— START OF Raw data —

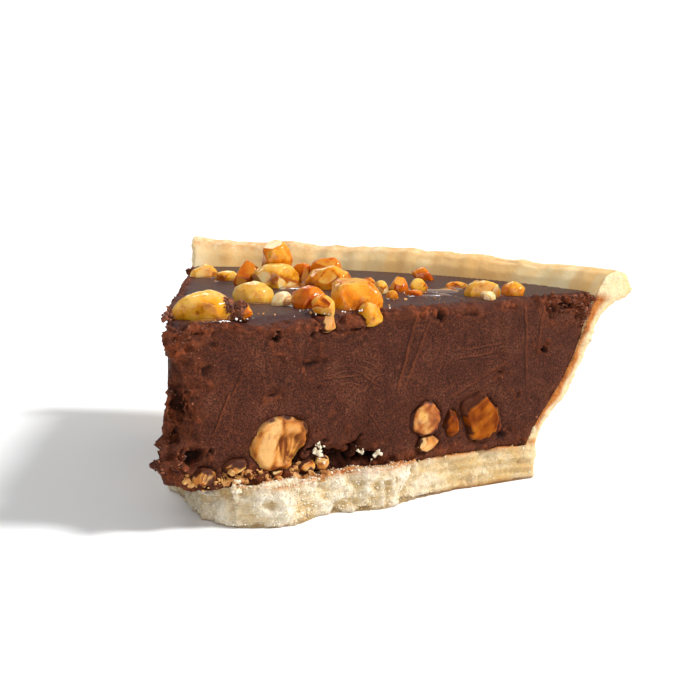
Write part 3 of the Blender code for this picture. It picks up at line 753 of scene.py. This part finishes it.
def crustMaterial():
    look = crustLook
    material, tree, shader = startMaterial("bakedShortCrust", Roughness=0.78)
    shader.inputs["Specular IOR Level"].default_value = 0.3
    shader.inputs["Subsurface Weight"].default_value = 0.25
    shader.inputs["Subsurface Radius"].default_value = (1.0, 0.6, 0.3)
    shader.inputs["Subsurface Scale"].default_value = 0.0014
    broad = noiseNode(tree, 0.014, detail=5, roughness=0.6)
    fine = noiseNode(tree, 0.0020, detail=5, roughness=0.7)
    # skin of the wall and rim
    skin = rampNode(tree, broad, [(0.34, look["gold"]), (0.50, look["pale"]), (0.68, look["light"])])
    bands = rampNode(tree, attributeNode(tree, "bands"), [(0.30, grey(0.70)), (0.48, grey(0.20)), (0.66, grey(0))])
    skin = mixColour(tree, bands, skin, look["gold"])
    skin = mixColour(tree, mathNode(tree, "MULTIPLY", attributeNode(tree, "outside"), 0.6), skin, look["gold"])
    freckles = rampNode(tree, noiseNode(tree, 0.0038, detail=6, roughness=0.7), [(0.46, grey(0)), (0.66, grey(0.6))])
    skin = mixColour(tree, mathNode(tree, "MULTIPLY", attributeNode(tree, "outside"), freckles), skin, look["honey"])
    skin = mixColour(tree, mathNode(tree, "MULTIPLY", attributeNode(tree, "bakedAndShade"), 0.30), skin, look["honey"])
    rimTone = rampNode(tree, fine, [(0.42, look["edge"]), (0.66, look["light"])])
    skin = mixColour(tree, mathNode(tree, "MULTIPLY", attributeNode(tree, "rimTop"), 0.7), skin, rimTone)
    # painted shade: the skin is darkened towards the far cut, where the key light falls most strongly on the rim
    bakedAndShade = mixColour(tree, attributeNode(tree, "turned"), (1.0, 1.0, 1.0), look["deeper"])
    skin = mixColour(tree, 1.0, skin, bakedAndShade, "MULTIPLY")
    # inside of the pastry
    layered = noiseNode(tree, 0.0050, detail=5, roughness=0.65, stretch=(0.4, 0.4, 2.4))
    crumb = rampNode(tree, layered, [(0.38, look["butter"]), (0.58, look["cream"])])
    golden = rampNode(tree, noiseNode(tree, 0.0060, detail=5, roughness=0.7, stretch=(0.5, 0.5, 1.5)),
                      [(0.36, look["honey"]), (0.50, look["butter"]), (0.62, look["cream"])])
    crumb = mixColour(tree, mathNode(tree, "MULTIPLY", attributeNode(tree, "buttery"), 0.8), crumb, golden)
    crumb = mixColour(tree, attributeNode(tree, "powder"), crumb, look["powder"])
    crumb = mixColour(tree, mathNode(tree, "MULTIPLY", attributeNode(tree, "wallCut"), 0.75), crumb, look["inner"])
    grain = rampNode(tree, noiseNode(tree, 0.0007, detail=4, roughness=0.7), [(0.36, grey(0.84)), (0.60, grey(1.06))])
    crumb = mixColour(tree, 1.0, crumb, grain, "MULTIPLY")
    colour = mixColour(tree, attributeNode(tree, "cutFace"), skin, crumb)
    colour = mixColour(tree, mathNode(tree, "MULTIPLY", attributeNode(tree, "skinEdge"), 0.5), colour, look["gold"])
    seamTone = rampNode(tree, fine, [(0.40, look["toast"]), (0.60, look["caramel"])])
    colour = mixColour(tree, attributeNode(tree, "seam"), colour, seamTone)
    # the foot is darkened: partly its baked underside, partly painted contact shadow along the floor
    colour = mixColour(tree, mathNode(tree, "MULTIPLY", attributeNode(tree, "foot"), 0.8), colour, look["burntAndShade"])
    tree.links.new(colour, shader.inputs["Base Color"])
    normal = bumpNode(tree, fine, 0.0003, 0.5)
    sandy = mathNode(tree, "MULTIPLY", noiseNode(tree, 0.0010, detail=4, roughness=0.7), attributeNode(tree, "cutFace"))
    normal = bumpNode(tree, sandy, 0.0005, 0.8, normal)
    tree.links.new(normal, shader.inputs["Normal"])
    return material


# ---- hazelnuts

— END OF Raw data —

__Instructions for the task__
Write the data out again in full and exactly.

__Correct output__
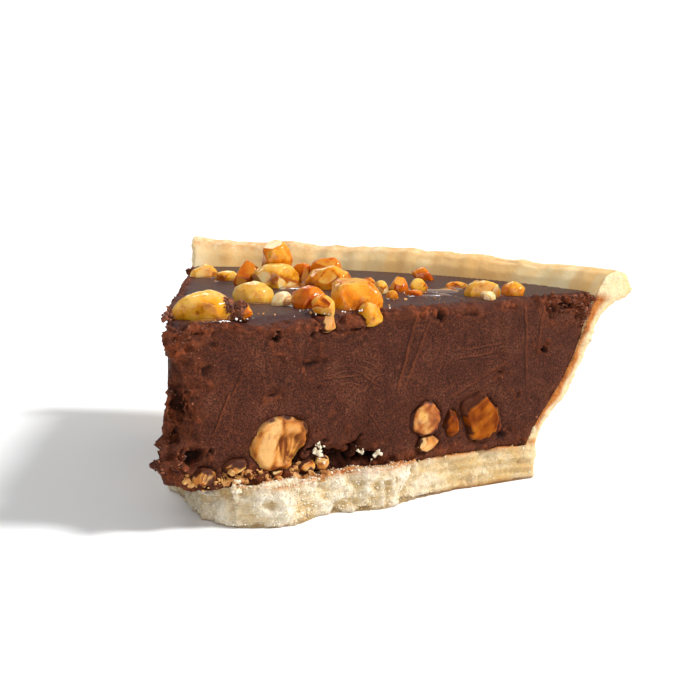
Write part 3 of the Blender code for this picture. It picks up at line 753 of scene.py. This part finishes it.
def crustMaterial():
    look = crustLook
    material, tree, shader = startMaterial("bakedShortCrust", Roughness=0.78)
    shader.inputs["Specular IOR Level"].default_value = 0.3
    shader.inputs["Subsurface Weight"].default_value = 0.25
    shader.inputs["Subsurface Radius"].default_value = (1.0, 0.6, 0.3)
    shader.inputs["Subsurface Scale"].default_value = 0.0014
    broad = noiseNode(tree, 0.014, detail=5, roughness=0.6)
    fine = noiseNode(tree, 0.0020, detail=5, roughness=0.7)
    # skin of the wall and rim
    skin = rampNode(tree, broad, [(0.34, look["gold"]), (0.50, look["pale"]), (0.68, look["light"])])
    bands = rampNode(tree, attributeNode(tree, "bands"), [(0.30, grey(0.70)), (0.48, grey(0.20)), (0.66, grey(0))])
    skin = mixColour(tree, bands, skin, look["gold"])
    skin = mixColour(tree, mathNode(tree, "MULTIPLY", attributeNode(tree, "outside"), 0.6), skin, look["gold"])
    freckles = rampNode(tree, noiseNode(tree, 0.0038, detail=6, roughness=0.7), [(0.46, grey(0)), (0.66, grey(0.6))])
    skin = mixColour(tree, mathNode(tree, "MULTIPLY", attributeNode(tree, "outside"), freckles), skin, look["honey"])
    skin = mixColour(tree, mathNode(tree, "MULTIPLY", attributeNode(tree, "bakedAndShade"), 0.30), skin, look["honey"])
    rimTone = rampNode(tree, fine, [(0.42, look["edge"]), (0.66, look["light"])])
    skin = mixColour(tree, mathNode(tree, "MULTIPLY", attributeNode(tree, "rimTop"), 0.7), skin, rimTone)
    # painted shade: the skin is darkened towards the far cut, where the key light falls most strongly on the rim
    bakedAndShade = mixColour(tree, attributeNode(tree, "turned"), (1.0, 1.0, 1.0), look["deeper"])
    skin = mixColour(tree, 1.0, skin, bakedAndShade, "MULTIPLY")
    # inside of the pastry
    layered = noiseNode(tree, 0.0050, detail=5, roughness=0.65, stretch=(0.4, 0.4, 2.4))
    crumb = rampNode(tree, layered, [(0.38, look["butter"]), (0.58, look["cream"])])
    golden = rampNode(tree, noiseNode(tree, 0.0060, detail=5, roughness=0.7, stretch=(0.5, 0.5, 1.5)),
                      [(0.36, look["honey"]), (0.50, look["butter"]), (0.62, look["cream"])])
    crumb = mixColour(tree, mathNode(tree, "MULTIPLY", attributeNode(tree, "buttery"), 0.8), crumb, golden)
    crumb = mixColour(tree, attributeNode(tree, "powder"), crumb, look["powder"])
    crumb = mixColour(tree, mathNode(tree, "MULTIPLY", attributeNode(tree, "wallCut"), 0.75), crumb, look["inner"])
    grain = rampNode(tree, noiseNode(tree, 0.0007, detail=4, roughness=0.7), [(0.36, grey(0.84)), (0.60, grey(1.06))])
    crumb = mixColour(tree, 1.0, crumb, grain, "MULTIPLY")
    colour = mixColour(tree, attributeNode(tree, "cutFace"), skin, crumb)
    colour = mixColour(tree, mathNode(tree, "MULTIPLY", attributeNode(tree, "skinEdge"), 0.5), colour, look["gold"])
    seamTone = rampNode(tree, fine, [(0.40, look["toast"]), (0.60, look["caramel"])])
    colour = mixColour(tree, attributeNode(tree, "seam"), colour, seamTone)
    # the foot is darkened: partly its baked underside, partly painted contact shadow along the floor
    colour = mixColour(tree, mathNode(tree, "MULTIPLY", attributeNode(tree, "foot"), 0.8), colour, look["burntAndShade"])
    tree.links.new(colour, shader.inputs["Base Color"])
    normal = bumpNode(tree, fine, 0.0003, 0.5)
    sandy = mathNode(tree, "MULTIPLY", noiseNode(tree, 0.0010, detail=4, roughness=0.7), attributeNode(tree, "cutFace"))
    normal = bumpNode(tree, sandy, 0.0005, 0.8, normal)
    tree.links.new(normal, shader.inputs["Normal"])
    return material


# ---- hazelnuts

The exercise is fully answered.